**Task brief**
Output all of the data below exactly as given.

**Source excerpt**
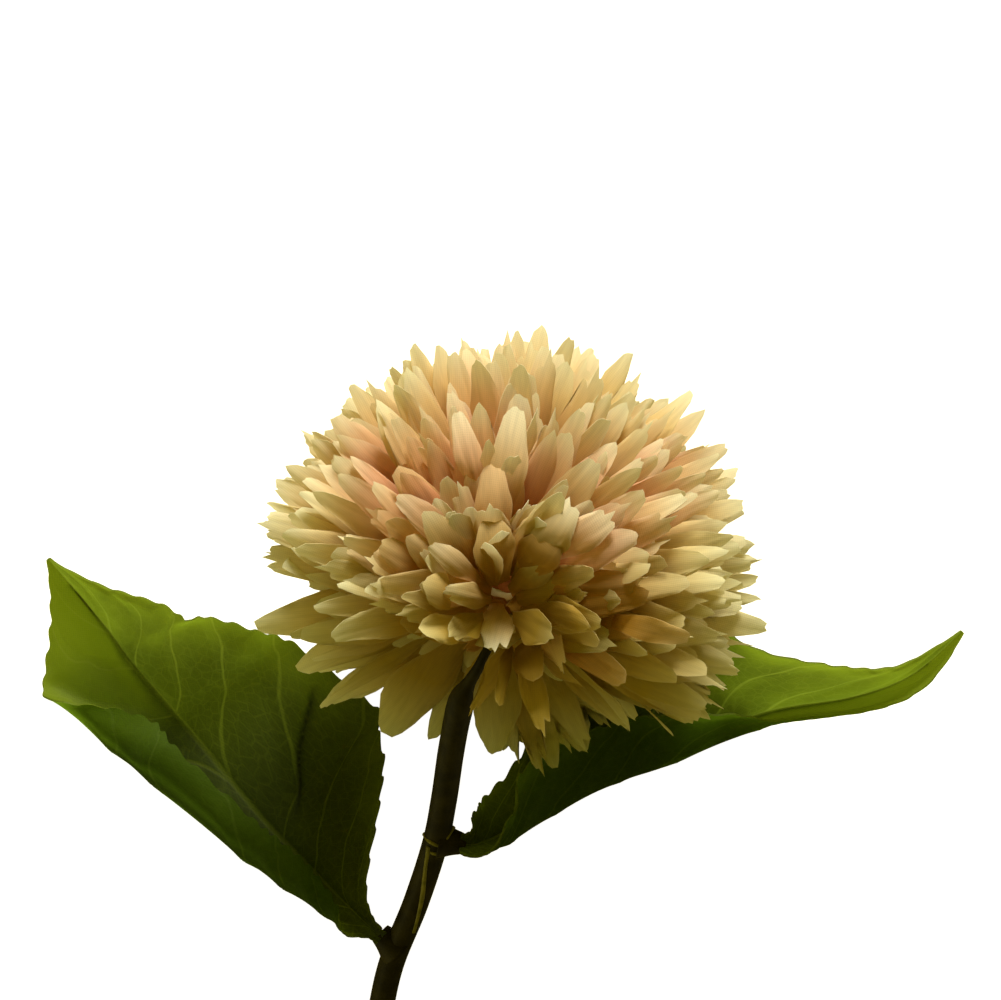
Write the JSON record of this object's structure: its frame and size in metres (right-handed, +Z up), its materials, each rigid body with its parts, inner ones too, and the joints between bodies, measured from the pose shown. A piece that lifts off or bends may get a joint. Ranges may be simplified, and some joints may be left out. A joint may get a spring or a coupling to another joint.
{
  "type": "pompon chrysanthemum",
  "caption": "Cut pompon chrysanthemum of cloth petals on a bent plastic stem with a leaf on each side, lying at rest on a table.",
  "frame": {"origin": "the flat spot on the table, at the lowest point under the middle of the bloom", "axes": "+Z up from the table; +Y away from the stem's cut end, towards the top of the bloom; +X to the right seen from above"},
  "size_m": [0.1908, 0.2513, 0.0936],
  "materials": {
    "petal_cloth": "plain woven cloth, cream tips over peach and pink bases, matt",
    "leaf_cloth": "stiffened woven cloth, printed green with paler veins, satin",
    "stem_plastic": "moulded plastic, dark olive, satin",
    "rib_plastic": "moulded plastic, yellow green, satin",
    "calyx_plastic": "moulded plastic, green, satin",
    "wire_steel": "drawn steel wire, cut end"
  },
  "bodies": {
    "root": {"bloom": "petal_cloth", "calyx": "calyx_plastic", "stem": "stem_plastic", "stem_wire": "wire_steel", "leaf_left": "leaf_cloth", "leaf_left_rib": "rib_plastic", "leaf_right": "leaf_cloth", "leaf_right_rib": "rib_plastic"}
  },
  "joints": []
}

**Answer for this exercise**
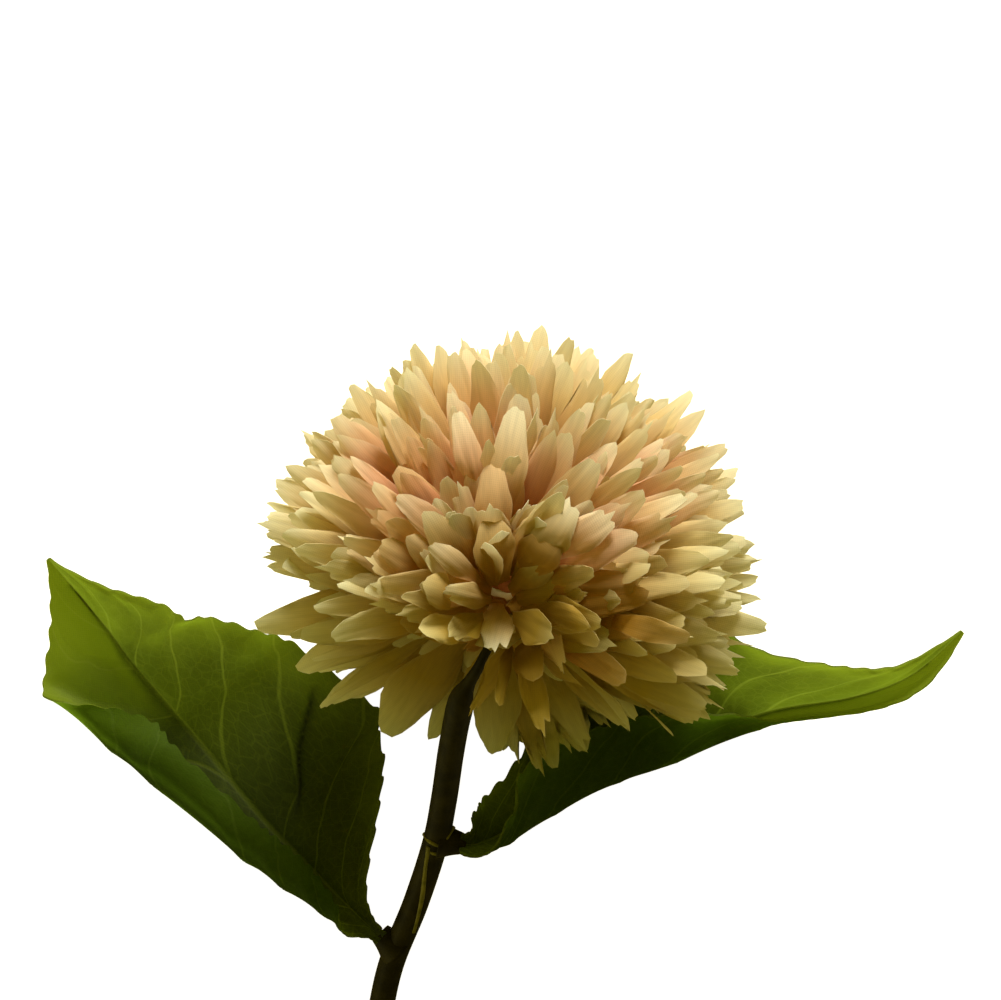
Write the JSON record of this object's structure: its frame and size in metres (right-handed, +Z up), its materials, each rigid body with its parts, inner ones too, and the joints between bodies, measured from the pose shown. A piece that lifts off or bends may get a joint. Ranges may be simplified, and some joints may be left out. A joint may get a spring or a coupling to another joint.
{
  "type": "pompon chrysanthemum",
  "caption": "Cut pompon chrysanthemum of cloth petals on a bent plastic stem with a leaf on each side, lying at rest on a table.",
  "frame": {"origin": "the flat spot on the table, at the lowest point under the middle of the bloom", "axes": "+Z up from the table; +Y away from the stem's cut end, towards the top of the bloom; +X to the right seen from above"},
  "size_m": [0.1908, 0.2513, 0.0936],
  "materials": {
    "petal_cloth": "plain woven cloth, cream tips over peach and pink bases, matt",
    "leaf_cloth": "stiffened woven cloth, printed green with paler veins, satin",
    "stem_plastic": "moulded plastic, dark olive, satin",
    "rib_plastic": "moulded plastic, yellow green, satin",
    "calyx_plastic": "moulded plastic, green, satin",
    "wire_steel": "drawn steel wire, cut end"
  },
  "bodies": {
    "root": {"bloom": "petal_cloth", "calyx": "calyx_plastic", "stem": "stem_plastic", "stem_wire": "wire_steel", "leaf_left": "leaf_cloth", "leaf_left_rib": "rib_plastic", "leaf_right": "leaf_cloth", "leaf_right_rib": "rib_plastic"}
  },
  "joints": []
}